Children are very perceptive and it is best for you to be open and honest with them. It is very important that your children know you are not leaving them and that both of you still love them very much. For further information on communicating with your children about your divorce, please refer to the book, Good Parenting Through Your Divorce by Mary Ellen Hannibal (2002).
Another role of the parent revolves around conflict. It is very important that you do whatever is necessary to minimize the conflict with your child’s other parent. Studies continuously show that the number one determinant of divorce negatively impacting children is the amount of conflict between the parents before, during, and after the divorce.
Please ask yourself on a scale of 1 (low) to 10 (high) “What is the current level of fighting in our family?” Also ask yourself, “What do I need to do to lower that number?” Not what should someone else do, but what can I do. Please think of one step you can take to lower that number. Please refer to the section at the end of this document, Things to Consider if Your Co-Parent is Not Cooperating for other ideas on lowering the conflict in your family. You may even want to consider seeing a counselor/coach for yourself. The healthier we are physically and emotionally, the better able we are to take care of our children’s physical and emotional needs.
Try to think of your spouse or ex-spouse as a business partner with whom you are working together for the greater good of your business (your children).
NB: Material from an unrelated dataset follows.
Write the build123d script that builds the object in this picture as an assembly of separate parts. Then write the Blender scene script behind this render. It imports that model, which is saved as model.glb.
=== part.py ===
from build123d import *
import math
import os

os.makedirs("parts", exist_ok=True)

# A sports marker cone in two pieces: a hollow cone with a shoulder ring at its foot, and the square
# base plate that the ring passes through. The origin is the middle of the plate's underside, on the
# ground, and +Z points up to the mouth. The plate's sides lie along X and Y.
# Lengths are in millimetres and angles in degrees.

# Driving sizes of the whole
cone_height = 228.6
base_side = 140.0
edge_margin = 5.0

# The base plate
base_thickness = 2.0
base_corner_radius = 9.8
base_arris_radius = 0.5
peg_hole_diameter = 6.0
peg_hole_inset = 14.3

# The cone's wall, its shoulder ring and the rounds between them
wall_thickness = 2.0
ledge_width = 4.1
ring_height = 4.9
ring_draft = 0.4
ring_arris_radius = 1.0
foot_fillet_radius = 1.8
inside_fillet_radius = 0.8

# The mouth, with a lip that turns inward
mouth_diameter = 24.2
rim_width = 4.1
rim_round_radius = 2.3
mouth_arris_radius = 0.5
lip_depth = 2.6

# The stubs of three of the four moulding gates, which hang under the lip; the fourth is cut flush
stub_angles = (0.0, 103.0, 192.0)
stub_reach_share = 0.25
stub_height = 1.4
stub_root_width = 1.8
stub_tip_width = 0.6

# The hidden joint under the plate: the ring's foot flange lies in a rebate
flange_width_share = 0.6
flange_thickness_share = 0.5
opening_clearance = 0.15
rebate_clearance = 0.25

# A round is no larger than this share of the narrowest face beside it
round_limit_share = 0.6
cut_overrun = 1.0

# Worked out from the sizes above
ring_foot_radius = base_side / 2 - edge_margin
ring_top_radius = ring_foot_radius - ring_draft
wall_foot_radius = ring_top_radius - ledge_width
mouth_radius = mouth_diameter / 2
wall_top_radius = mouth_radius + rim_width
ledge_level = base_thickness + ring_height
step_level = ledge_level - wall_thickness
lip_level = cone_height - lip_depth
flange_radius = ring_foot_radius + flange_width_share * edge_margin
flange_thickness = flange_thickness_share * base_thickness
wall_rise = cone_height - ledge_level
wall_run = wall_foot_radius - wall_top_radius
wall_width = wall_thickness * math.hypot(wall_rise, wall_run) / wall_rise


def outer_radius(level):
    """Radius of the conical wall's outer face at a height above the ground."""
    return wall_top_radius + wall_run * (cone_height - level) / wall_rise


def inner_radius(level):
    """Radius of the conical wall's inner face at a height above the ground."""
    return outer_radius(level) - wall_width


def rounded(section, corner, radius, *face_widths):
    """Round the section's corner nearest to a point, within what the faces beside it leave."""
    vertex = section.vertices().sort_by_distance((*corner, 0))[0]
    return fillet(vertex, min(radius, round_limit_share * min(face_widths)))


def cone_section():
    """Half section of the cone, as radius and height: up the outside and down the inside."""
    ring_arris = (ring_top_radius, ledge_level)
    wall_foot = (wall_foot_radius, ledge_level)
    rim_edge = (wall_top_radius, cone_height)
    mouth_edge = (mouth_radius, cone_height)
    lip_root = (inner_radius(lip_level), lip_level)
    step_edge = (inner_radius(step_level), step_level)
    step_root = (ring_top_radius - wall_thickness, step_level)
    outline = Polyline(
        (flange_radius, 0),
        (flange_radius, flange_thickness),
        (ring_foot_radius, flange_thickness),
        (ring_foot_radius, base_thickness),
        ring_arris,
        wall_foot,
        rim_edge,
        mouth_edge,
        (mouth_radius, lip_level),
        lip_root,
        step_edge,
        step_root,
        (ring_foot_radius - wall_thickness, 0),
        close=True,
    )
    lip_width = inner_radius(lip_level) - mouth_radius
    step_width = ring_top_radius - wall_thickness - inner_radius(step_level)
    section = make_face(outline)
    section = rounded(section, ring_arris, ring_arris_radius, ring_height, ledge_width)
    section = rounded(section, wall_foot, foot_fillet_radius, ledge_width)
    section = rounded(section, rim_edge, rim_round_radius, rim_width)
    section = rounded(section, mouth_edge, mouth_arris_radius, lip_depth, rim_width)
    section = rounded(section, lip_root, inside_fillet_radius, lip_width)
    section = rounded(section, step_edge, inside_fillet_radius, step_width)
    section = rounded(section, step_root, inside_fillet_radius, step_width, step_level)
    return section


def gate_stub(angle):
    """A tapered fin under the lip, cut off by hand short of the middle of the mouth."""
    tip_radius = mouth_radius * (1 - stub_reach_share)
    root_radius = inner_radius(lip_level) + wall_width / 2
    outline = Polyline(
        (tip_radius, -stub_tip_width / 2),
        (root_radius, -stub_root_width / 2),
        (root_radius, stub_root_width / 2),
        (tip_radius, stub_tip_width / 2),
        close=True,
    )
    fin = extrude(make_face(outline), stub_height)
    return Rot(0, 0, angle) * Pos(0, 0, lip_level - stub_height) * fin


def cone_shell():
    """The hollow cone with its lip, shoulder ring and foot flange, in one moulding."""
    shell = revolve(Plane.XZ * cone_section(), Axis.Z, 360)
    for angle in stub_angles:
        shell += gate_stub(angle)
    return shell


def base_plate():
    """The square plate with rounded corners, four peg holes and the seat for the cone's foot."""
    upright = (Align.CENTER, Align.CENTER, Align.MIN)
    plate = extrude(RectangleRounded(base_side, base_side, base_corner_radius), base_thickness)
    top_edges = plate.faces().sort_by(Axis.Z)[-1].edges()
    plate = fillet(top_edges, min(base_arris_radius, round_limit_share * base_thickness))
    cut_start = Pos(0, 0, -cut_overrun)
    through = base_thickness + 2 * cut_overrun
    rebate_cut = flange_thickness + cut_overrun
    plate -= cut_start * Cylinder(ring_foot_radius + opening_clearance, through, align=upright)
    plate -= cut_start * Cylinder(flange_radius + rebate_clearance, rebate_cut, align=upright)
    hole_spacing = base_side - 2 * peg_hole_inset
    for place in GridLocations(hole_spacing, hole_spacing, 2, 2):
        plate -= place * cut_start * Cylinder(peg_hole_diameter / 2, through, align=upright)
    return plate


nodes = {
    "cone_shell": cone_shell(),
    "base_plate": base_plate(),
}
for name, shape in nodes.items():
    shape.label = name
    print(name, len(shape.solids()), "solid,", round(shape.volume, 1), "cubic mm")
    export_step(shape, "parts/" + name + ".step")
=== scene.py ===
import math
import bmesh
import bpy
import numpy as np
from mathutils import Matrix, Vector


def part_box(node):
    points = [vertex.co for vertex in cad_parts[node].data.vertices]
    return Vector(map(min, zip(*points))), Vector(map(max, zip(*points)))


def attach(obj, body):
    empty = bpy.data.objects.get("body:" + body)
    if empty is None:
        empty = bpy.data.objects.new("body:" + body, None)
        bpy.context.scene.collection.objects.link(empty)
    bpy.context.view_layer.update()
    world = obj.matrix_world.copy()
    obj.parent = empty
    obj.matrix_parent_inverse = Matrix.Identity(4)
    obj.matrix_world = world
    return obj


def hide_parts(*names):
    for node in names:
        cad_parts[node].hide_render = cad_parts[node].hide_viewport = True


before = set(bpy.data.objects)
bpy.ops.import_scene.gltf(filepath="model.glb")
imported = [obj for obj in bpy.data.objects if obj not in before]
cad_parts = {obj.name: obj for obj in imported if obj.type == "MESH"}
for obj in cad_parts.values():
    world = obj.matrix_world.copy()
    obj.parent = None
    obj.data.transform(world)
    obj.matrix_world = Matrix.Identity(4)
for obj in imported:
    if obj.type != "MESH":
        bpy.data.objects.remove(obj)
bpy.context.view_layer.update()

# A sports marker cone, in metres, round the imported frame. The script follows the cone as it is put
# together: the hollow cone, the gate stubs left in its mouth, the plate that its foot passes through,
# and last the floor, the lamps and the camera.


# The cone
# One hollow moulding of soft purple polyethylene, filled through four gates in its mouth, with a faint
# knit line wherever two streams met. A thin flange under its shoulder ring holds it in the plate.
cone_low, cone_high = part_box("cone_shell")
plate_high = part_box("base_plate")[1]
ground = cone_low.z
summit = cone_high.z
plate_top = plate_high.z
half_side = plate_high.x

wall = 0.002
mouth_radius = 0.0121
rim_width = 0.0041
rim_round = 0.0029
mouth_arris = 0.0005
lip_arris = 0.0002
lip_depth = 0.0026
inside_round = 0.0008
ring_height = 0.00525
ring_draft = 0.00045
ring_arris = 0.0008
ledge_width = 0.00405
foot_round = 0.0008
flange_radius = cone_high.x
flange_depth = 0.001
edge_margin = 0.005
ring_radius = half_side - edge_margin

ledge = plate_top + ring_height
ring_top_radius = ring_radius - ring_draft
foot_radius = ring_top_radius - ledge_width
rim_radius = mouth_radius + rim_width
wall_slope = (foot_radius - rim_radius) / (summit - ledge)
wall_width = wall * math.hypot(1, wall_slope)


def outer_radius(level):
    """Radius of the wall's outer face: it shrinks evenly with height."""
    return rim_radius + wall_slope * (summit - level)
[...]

You want your children to succeed and thrive in the world. They are your future.
Providing Support is Crucial
Another role of the parent is to proactively provide support for your children. Divorce is a disruption to your life and it is also a disruption to your child’s life. You may be strong enough to reason and rationalize yourself through this event but children, especially at certain ages, need assistance in processing this event.
As a family and children’s counselor/coach, I provide a safe space for children to process and work through this event. My goal is to provide the child with whatever support they may need to allow them to grow and learn, so they may move on from this event and take the skills and knowledge they learned to help them better work through future events in their lives.
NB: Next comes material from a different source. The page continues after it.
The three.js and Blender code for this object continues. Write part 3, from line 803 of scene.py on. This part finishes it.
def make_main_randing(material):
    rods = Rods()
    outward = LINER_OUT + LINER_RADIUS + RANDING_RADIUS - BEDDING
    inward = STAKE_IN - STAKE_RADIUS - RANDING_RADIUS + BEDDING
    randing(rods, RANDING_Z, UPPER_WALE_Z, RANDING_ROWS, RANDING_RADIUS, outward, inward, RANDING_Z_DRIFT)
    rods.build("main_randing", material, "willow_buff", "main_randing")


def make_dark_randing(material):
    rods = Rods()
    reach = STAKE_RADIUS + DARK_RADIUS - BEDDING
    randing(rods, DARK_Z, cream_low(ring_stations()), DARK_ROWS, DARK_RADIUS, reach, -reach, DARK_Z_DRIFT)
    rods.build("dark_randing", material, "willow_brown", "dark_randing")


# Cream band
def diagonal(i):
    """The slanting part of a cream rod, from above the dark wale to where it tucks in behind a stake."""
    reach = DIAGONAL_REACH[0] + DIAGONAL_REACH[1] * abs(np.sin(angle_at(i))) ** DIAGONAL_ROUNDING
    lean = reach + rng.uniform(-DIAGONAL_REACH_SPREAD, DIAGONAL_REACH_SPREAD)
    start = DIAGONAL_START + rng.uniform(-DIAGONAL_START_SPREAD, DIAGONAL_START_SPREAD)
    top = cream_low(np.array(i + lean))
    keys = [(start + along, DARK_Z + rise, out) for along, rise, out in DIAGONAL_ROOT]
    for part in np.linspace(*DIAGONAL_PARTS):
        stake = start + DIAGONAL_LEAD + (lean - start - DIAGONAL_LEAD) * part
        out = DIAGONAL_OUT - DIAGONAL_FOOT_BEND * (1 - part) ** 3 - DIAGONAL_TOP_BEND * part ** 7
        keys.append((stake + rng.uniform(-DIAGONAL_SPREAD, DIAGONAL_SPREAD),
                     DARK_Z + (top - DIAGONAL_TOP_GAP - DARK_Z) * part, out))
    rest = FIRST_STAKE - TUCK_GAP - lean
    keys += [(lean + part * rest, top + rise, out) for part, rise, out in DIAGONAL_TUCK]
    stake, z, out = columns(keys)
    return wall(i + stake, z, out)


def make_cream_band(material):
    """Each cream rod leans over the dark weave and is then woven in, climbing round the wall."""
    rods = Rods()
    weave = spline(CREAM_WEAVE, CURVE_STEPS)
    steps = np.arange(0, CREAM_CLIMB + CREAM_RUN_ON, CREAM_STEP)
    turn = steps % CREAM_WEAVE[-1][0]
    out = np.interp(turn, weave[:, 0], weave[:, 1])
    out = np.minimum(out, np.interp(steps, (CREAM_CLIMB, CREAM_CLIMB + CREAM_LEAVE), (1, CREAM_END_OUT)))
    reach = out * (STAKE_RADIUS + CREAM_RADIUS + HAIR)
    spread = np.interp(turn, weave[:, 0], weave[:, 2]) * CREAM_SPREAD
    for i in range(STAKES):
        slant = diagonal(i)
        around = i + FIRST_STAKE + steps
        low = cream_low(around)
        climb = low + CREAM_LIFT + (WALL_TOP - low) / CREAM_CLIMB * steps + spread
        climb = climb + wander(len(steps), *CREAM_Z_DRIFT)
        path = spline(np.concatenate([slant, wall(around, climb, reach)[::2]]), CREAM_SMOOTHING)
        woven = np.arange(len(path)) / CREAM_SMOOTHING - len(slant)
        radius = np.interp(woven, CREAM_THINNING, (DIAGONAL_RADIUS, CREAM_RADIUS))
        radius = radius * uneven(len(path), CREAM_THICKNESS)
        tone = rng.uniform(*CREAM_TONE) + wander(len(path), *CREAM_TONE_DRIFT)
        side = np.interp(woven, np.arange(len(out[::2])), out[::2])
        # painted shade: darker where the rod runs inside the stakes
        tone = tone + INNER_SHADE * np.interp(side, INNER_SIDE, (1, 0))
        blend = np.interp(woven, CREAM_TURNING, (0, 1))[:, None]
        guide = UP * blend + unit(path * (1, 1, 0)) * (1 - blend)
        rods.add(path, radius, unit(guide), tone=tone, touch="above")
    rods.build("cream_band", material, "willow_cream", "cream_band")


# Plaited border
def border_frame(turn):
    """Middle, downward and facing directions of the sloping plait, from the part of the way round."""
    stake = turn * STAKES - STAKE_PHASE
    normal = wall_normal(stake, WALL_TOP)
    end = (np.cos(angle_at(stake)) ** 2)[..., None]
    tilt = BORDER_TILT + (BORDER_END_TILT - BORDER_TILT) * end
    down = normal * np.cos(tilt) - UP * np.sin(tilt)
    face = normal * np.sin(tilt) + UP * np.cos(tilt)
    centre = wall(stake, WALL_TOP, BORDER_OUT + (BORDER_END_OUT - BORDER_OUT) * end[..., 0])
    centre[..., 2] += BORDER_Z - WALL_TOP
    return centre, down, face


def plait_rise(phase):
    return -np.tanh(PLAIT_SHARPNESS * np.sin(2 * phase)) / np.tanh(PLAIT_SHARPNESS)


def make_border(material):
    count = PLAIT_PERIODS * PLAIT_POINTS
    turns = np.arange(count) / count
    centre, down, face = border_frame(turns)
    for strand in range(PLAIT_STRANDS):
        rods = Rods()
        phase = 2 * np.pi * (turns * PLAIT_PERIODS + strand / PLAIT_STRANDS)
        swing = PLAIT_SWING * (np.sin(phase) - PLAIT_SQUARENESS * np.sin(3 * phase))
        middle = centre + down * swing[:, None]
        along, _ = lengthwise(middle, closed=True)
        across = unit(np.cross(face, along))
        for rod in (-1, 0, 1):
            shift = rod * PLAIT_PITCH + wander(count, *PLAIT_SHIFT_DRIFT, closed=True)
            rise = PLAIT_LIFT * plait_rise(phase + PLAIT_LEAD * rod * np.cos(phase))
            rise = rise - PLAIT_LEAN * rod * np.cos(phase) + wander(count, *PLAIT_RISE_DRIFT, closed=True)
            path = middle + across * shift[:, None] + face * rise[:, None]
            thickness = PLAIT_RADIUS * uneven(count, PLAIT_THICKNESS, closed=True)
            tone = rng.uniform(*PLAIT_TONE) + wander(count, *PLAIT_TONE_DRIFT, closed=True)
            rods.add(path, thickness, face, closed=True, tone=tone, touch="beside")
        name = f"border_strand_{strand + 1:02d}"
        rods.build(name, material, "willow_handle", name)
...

Together, we all must support children and provide them with the tools and environment they need to work effectively through this event they did not choose. This approach allows children to develop coping skills they will use their entire lives. In doing this, we will allow our children to develop hope, trust, and self-confidence in others that they will be able to carry with them during their lifetime. Children report that having someone outside of the family to talk with during this time was one of the most beneficial things for them.
First of all, I would like to thank you for reading this article. My approach is a pro-active one with children and divorce. It is only with your help that more families will take a pro-active stand. Divorce will have an impact on our families for many generations to come and we must work together to minimize the impact on our children, our grandchildren, and their children.
Third, I would like you to commit to three actions before you move on to the next task that is awaiting you. Think of three actions that you will take in the next week that will allow you to act in your child’s best interest. Write them down. Examples may be: share this article with my child’s other parent, contact a family/children’s divorce counselor/coach, buy a book on parenting/divorce, commit to an action from the Parent’s Promise (specify the action), etc.
Now, take a minute and envision what you want for your children in the future. Think of the relationships you want them to build, the self-confidence you want them to have, the love you want them to share, and the trust you want them to be able to build. Envision your child living out their dreams. Our children are too special for us not to take the actions we know will assist them to achieve their goals in life.
Divorce is a difficult event for all involved; let’s work together to help minimize its impact on our children. I challenge you to positively impact and interact with children during this month of love. It will be the best kind of love you can give or get this month! Again, I thank you for taking the time to read this article and so do your children.
The Parent’s Promise
Written by Children of Divorce for Children of Divorce
For the greatest good of my child ______I hereby agree that:
- I will not speak negatively about my child’s other parent to my child.
- I will not say to my child “that (insert negative behavior or characteristic) is just like your father/mother”.
- I agree to not put my child in the middle of issues with their other parent (esp. child support).
- I agree to not use my child as a pawn to get back at their other parent.
- I agree that if my child’s parent has a new relationship that I will not speak negatively of this other person to my child.
- I will not expect my child to support my emotional health.
- I will periodically ask my child how they are doing.
- I will do my best to fully support my child during this process.
- I will allow my child to be a child during this time.
- I will seek outside professional counseling if I need to speak with someone about this situation or if I am having difficulty maintaining this agreement.
- I agree that if I do not uphold the above promises that I personally am not acting in the best interest of my child’s physical and emotional health.
- I will speak with my child’s coach/counselor once a month to gain further insight.
By agreeing to the Parent’s Promise I am accepting responsibility as a parent to provide the best environment possible during this transition for my child. In upholding these promises, I am also acknowledging to my child that they have no fault in this decision that was made by their parents. I am fully committed to the best interest of my child’s emotional and physical health during this time and to their future growth and development.
Honestly and with much love, I commit to this for my child. (Signed, __________)
Things to Consider if Your Co-Parent is Not Cooperating
- Always be aware of your behavior first. Ask yourself “Am I acting in the best interest of my child?” Read the Parent’s Promise.
- Tell your child you love them through your actions and your words on a consistent basis. Give yourself reminders if you need to.
- Spend as much quality time as you can with your child.
- Have formal agreements (like Parenting Plans) with your ex-partner. Fulfill your part of the agreement.
- Do not speak negatively of your ex-partner to your children. You can, however, be truthful (i.e., I know it is frustrating when Mom/Dad cancels at the last minute).
- Remember that a parent who is negative and degrading the other parent, does not look favorably in the child’s eyes. Once they can understand, they will judge you by your actions and your words, not by what the other parent says.
- Do whatever you need to do to remain calm in the presence of your ex-partner. Not reacting to them takes steam out of their purpose (which may be to frustrate you).
- Always remember that conflict is the most difficult thing for children to see occurring between the two people that they love the most. However, children need both parents, so do not avoid your child because you wish to avoid your ex-partner.